Painting Tweet 1 | VFC Style

Having attended one social painting class (and having kept my painting, and having hung it in my house), I couldn’t help but feel there was a bit of friendly ribbing going on here. Especially with the word art in quotation marks. Why is it “art” and not just art? Because it isn’t really art? Why not?

But it was her follow-up comment that really got me thinking:

Social painting tweet | VFCstyle.com

 

Here was my immediate, unfiltered response:

“Well, you probably have your KIDS’ random mediocre art hanging all over your house – so why is yours any less worthy?”

Now please understand, that’s not an attack on her kids – or anyone’s kids. I proudly displayed my daughter’s projects and pictures on the fridge and elsewhere, all throughout her childhood.

Kids’ art is precious. It is pure, free, raw creative expression, and its innocence is precisely why we celebrate it.

But it also shows, for the most part, a complete lack of technical perfection. It lacks an understanding of the principles of design. It’s random. And as art, it’s mediocre – at best – except for the beautiful fact of who created it. Which again, is what makes it completely worthy of being put on display!

So why does our kids’ art deserve to be posted on the fridge, despite its imperfections, but not our own? What is it about being an adult that makes you think your art – lacking the same perfection as that created by your children – is any less precious? Any less worthy?

Pumpkin painting | VFC Style

The results of my efforts at a social painting class, Fall 2016.

One of the problems in our society is that for so many of us, our creative self-expression gets squeezed out of our being by the time we get through our mandatory formal education. We are trained to seek perfection, correctness in our methods, and skill in our results. This follows us throughout our lives, where we are expected to achieve some standard of perfection in all pursuits: professional, athletic, creative, and on and on.

And for some reason, we feel ashamed when our work does not show the level of perfection we think it should have now that we are adults. Seriously – how many times have you shown something you made to someone else, but actually apologized for its imperfections before letting them see it?

And perhaps worse, how many times have you denied yourself an opportunity to express your creativity because you just knew it wasn’t going “turn out right”?

This is what happens when your creative self-expression is stifled over a period of time – you call your painting a piece of “random mediocre art,” and you hide it away, destroy it, or at the very least, apologize for it. I do it to myself! I’ve blogged about it with comments like “I’m a trained monkey when it comes to painting” or “I don’t have the artistic gene.”

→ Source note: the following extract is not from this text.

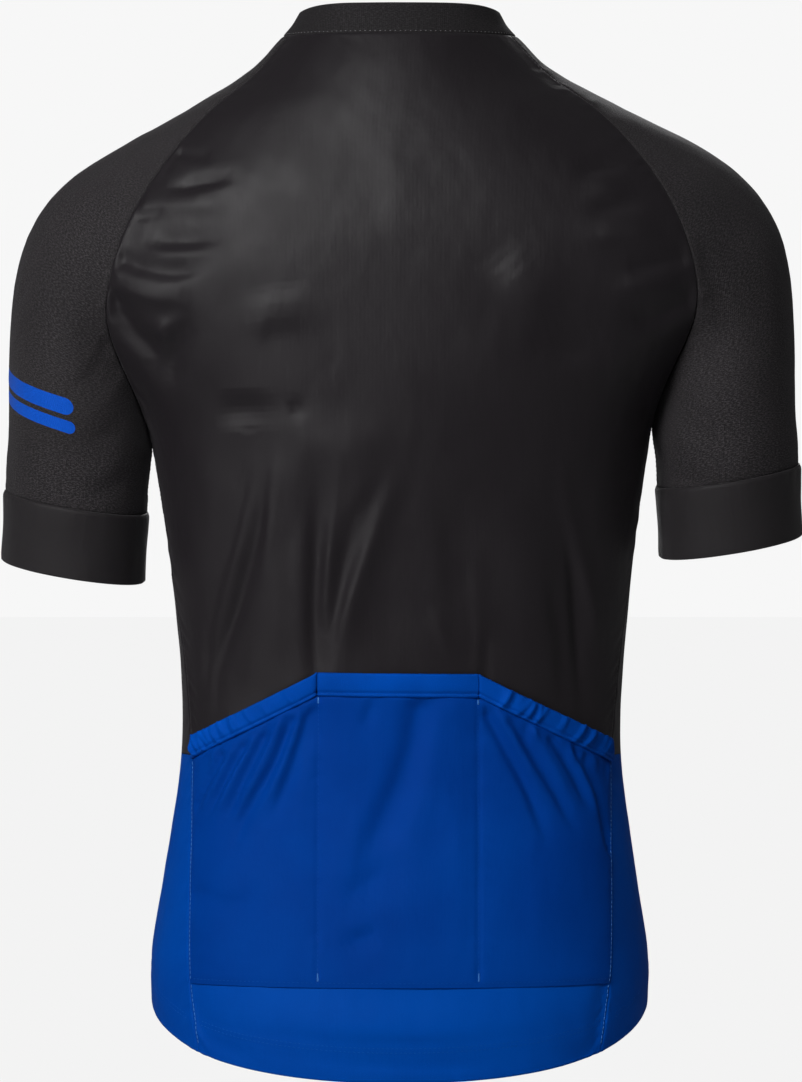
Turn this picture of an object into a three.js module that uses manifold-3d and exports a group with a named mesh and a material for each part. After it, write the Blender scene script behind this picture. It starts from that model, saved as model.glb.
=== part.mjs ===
// A short-sleeved cycling jersey, filled out as it is when worn, with nobody in it.
// Millimetres, +Z up, the front faces -Y and the wearer's left is +X. The origin is the
// middle of the neck opening, level with the points where the collar meets the shoulders.
//
// Every cloth piece is a thin wall. Its outer face comes from level sections of the worn
// form: at each station h a section runs from the centre line to the raglan seam, and on
// round the arm. Below the underarm the body and the two sleeves are separate tubes.
import * as THREE from "three";
import { mergeVertices } from "three/addons/utils/BufferGeometryUtils.js";
import Module from "manifold-3d";

const wasm = await Module();
wasm.setup();

// Cloth and seams
const CLOTH = 1.2;
const DOUBLE_CLOTH = 1.8;
const SEAM_GAP = 0.36;

// Stations, measured down from the neck
const NECK = 1;
const UNDERARM = -265;
const HEM = -640;
const CUFF_TOP = -305;
const CUFF_BOTTOM = -350;

// How far the section lines rise or fall from their station
const BACK_NECK_DROP = 3;
const FRONT_NECK_DROP = 45;
const NECK_DROP_ENDS = -200;
const TAIL_DROP = 38;
const SIDE_HEM_RISE = 11;
const FRONT_HEM_RISE = 28;
const HEM_SHAPE_STARTS = -470;

// Collar: how high it stands and how far it leans in, at the front, the sides and the back
const COLLAR = {
  front: { height: 19, lean: 7.5 },
  side: { height: 14.5, lean: 10.5 },
  back: { height: 19.5, lean: 6.5 },
};

// Zip: the half-width of its opening, its teeth and its tapes
const ZIP_OPENING = 5;
const TEETH_HALF = 2.6;
const TEETH_HEIGHT = 1.3;
const TAPE_HALF = 11;
const TAPE = 1;
const SPLIT_HALF = 1.85;
const TEETH_REACH = 3.85;

// Grid sizes
const HALF_BACK_COLUMNS = 12;
const FRONT_COLUMNS = 10;
const SLEEVE_COLUMNS = 18;
const COLLAR_COLUMNS = 36;

// Centre back and centre front depth of the body at each station.
const DEPTH = [
  { h: 1, back: 62, front: 74 },
  { h: -6, back: 65.5, front: 77 },
  { h: -15, back: 70, front: 80 },
  { h: -41, back: 80, front: 90 },
  { h: -94, back: 96, front: 105 },
  { h: -150, back: 106, front: 116 },
  { h: -220, back: 108, front: 121 },
  { h: -265, back: 105, front: 120 },
  { h: -345, back: 93, front: 113 },
  { h: -440, back: 81, front: 105 },
  { h: -490, back: 85, front: 104 },
  { h: -543, back: 98, front: 105 },
  { h: -595, back: 110, front: 107 },
  { h: -622, back: 115, front: 108 },
  { h: -640, back: 114, front: 107 },
];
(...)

Painted hook rack | VFC Style

Hand-painted hook rack – flowers arranged and painted by yours truly… imperfectly.

Why do I do this? Why does anyone do this? Because it’s part of that figurative baggage we carry as grown-ups: the notion that somehow, our creative work is not good enough because it isn’t perfect.

Now I don’t think that my friend on Twitter intended to suggest that she is afraid to express herself creatively. Her blog is filled with her many successes in decorating, home making, crafting, cooking, and more. But I know there are people who are afraid of this very thing, and it saddens me to think that this level of self-censorship exists to the extent that it keeps people from displaying their own creative efforts. It saddens me that a person would rather purchase a mass-produced piece of wall art at a big-box decor store, rather than take a chance and create¬†their own piece.

One thing that my love of all things antique and vintage has reinforced for me is that there is value in imperfection. I love things that are vintage, precisely because of the fading, the dings, the dents, the chipping paint, the worn edges. These elements tell the story, and give the piece its sense of history.

I think that this appreciation and reverence for imperfection needs to extend to our own creative efforts. We need to celebrate our creativity, make things we feel like making, take pride in them, and stop apologizing when they don’t look like they were done by a master.

Because honestly, only a few people get to be masters of any endeavor. That doesn’t mean the rest of us should extinguish – or even apologize for – our creative, imperfect light.